Data extract →
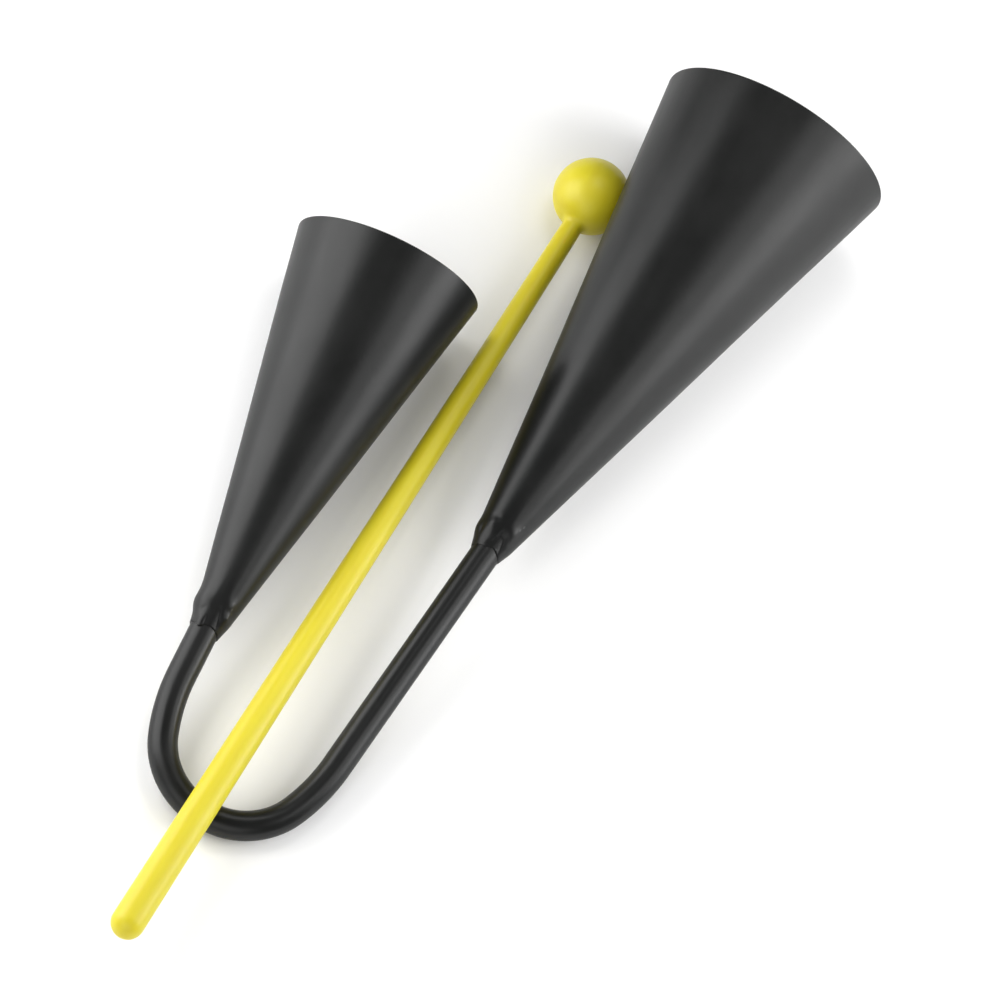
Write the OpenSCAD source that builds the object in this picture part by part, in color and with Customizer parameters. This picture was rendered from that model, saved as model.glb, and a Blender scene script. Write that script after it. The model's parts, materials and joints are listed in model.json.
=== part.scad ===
// Agogo bells: two sheet-steel cones crimped on one bent tube, with a one-piece beater.
// The set lies on a table on three points: both mouth rims and the underside of the bend.
// +Z is up, +Y runs along the handle towards the mouths, +X is the large bell's side.

/* [Large bell] */
// Outer diameter of the large bell's mouth
large_mouth_d = 95; // [80:0.5:110]
// Length of the large bell along its axis, neck end to mouth centre
large_len = 208; // [180:1:230]
// Angle by which the large mouth faces towards the small bell
large_mouth_in = 3.3; // [-2:0.1:6]
// Angle by which the large mouth faces down
large_mouth_down = 2; // [-3:0.1:4]

/* [Small bell] */
// Outer diameter of the small bell's mouth
small_mouth_d = 77; // [65:0.5:88]
// Length of the small bell along its axis, neck end to mouth centre
small_len = 168; // [145:1:190]
// Angle by which the small mouth faces towards the large bell
small_mouth_in = -1; // [-4:0.1:4]
// Angle by which the small mouth faces down
small_mouth_down = -2; // [-4:0.1:3]

/* [Bell sheet] */
// Thickness of the sheet, measured across the bell's axis
sheet_t = 1.1; // [0.8:0.1:1.5]
// Clearance between the neck's bore and the tube
neck_fit = 0.05; // [0.02:0.01:0.1]

/* [Crimped neck] */
// Thickness of the sheet's bevelled edge at the neck's end
lip_t = 0.4; // [0.3:0.05:0.8]
// Length of the swollen part of the neck, from its end
swell_len = 17; // [12:1:22]
// Height of the swell over the straight line from the bevelled edge to the cone
swell_proud = 0.8; // [0.5:0.1:1.4]
// Radius of the punch that presses the front and back grooves
groove_r = 3.6; // [2.5:0.1:5]
// Place above the neck's end where a groove starts to rise off the tube
groove_start = 6; // [5:0.5:8]
// Length over which a groove rises and fades into the cone
groove_run = 24; // [18:1:34]

/* [Handle] */
// Outer diameter of the bent tube
tube_d = 12; // [9:0.5:15]
// Wall of the tube
tube_wall = 1.5; // [1:0.1:2.5]
// Amount by which the bending draws the tube's section in, once on the shoulders and twice below
bend_draw = 0.02; // [0.02:0.01:0.06]
// Centreline radius of the bottom of the bend
bend_r = 31.5; // [26:0.5:38]
// Centreline radius of the two shoulders beside it
shoulder_r = 82; // [60:1:110]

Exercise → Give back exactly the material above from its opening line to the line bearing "groove_run = 24; // [18:1:34]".

The reply →
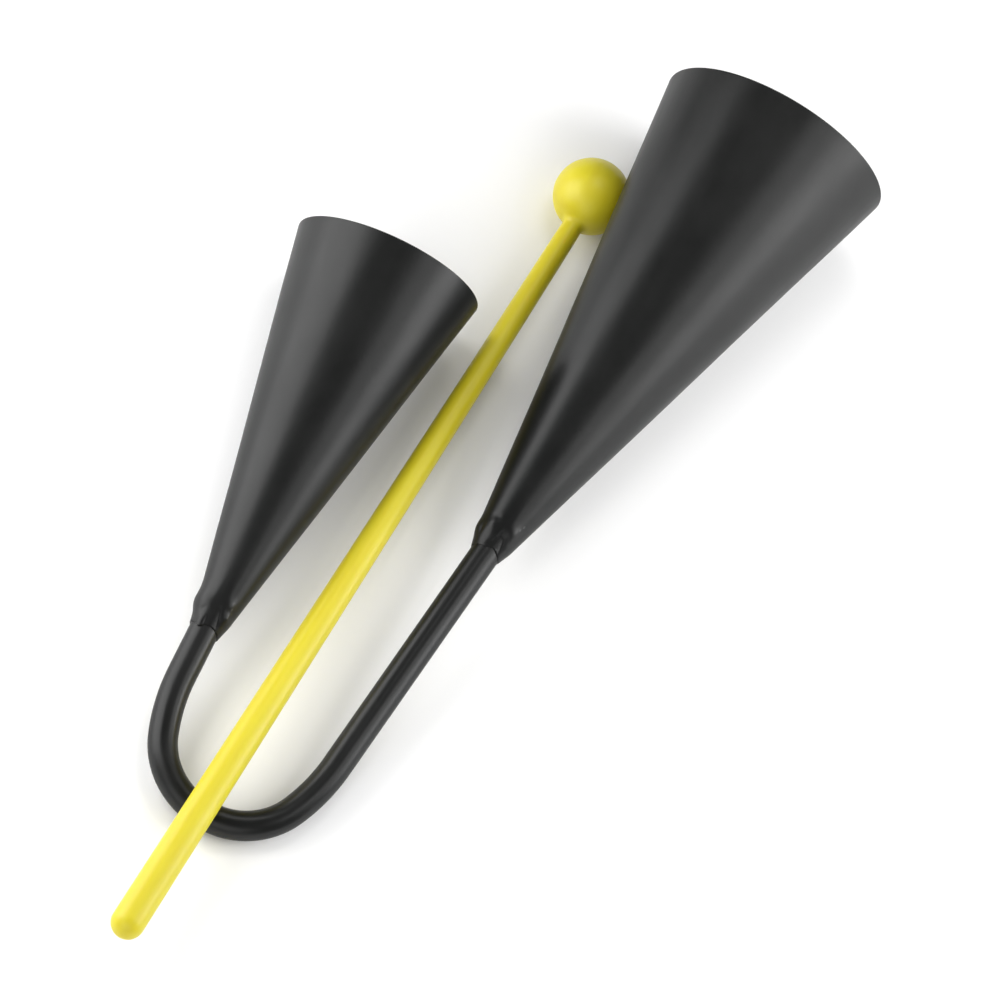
Write the OpenSCAD source that builds the object in this picture part by part, in color and with Customizer parameters. This picture was rendered from that model, saved as model.glb, and a Blender scene script. Write that script after it. The model's parts, materials and joints are listed in model.json.
=== part.scad ===
// Agogo bells: two sheet-steel cones crimped on one bent tube, with a one-piece beater.
// The set lies on a table on three points: both mouth rims and the underside of the bend.
// +Z is up, +Y runs along the handle towards the mouths, +X is the large bell's side.

/* [Large bell] */
// Outer diameter of the large bell's mouth
large_mouth_d = 95; // [80:0.5:110]
// Length of the large bell along its axis, neck end to mouth centre
large_len = 208; // [180:1:230]
// Angle by which the large mouth faces towards the small bell
large_mouth_in = 3.3; // [-2:0.1:6]
// Angle by which the large mouth faces down
large_mouth_down = 2; // [-3:0.1:4]

/* [Small bell] */
// Outer diameter of the small bell's mouth
small_mouth_d = 77; // [65:0.5:88]
// Length of the small bell along its axis, neck end to mouth centre
small_len = 168; // [145:1:190]
// Angle by which the small mouth faces towards the large bell
small_mouth_in = -1; // [-4:0.1:4]
// Angle by which the small mouth faces down
small_mouth_down = -2; // [-4:0.1:3]

/* [Bell sheet] */
// Thickness of the sheet, measured across the bell's axis
sheet_t = 1.1; // [0.8:0.1:1.5]
// Clearance between the neck's bore and the tube
neck_fit = 0.05; // [0.02:0.01:0.1]

/* [Crimped neck] */
// Thickness of the sheet's bevelled edge at the neck's end
lip_t = 0.4; // [0.3:0.05:0.8]
// Length of the swollen part of the neck, from its end
swell_len = 17; // [12:1:22]
// Height of the swell over the straight line from the bevelled edge to the cone
swell_proud = 0.8; // [0.5:0.1:1.4]
// Radius of the punch that presses the front and back grooves
groove_r = 3.6; // [2.5:0.1:5]
// Place above the neck's end where a groove starts to rise off the tube
groove_start = 6; // [5:0.5:8]
// Length over which a groove rises and fades into the cone
groove_run = 24; // [18:1:34]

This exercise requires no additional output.